Supporters and the mayor’s office talked about how the hatchery would open up the beach for kayaks, paddleboards and other non-motorized boats. Inweekly found that a second grant would be needed to build those amenities because they weren’t part of the hatchery project.

On the radio, Mayor Hayward attacked Quint Studer over the developer’s opposition to the hatchery, accusing him of  being “one person trying to control everything in our community.” He said the changing the location of the hatchery could “damage relationships with the state that have worked tirelessly to help Pensacola over the last seven years.”

He called the efforts to move the hatchery off Bruce Beach “nit-picking,” “childish” and “petty.”

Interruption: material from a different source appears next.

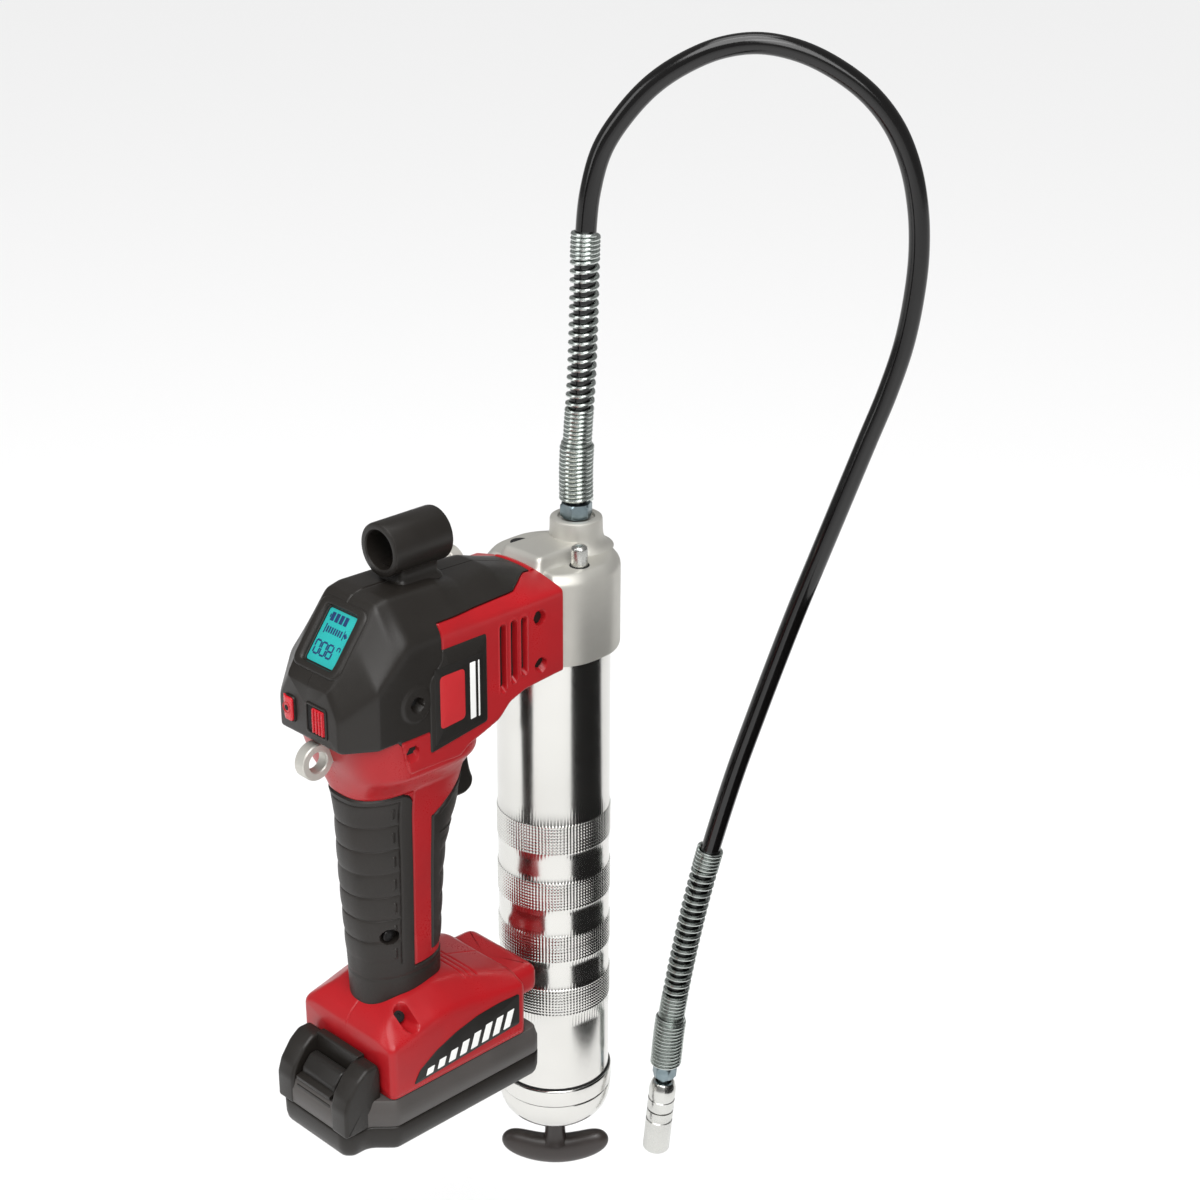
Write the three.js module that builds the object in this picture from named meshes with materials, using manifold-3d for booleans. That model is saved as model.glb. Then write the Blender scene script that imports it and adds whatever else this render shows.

When the city council wanted to discuss the hatchery in March, Hayward didn’t hide his displeasure. He called the daily newspaper and said, “What, three people (Studer, Dan Lindemann and Jerry Holzworth) are against it, so they’re going to throw in their cards? What are they talking about? I’m the one out there talking to FWC about positive solutions and to come up with creative solutions to keep them in Pensacola.”

Last week, FWC requested the city to terminate its lease. The mayor and his supporters gloated that three people had cost the city $18.7 million. But then, a funny thing happened. Gov. Rick Scott said last Friday the hatchery was staying in Escambia County. We would not lose the grant.

We had six months of unnecessary name-calling and legal battles when a “creative solution” only required a phone call to the governor. The problem was the man who could have made the phone call refused to do it.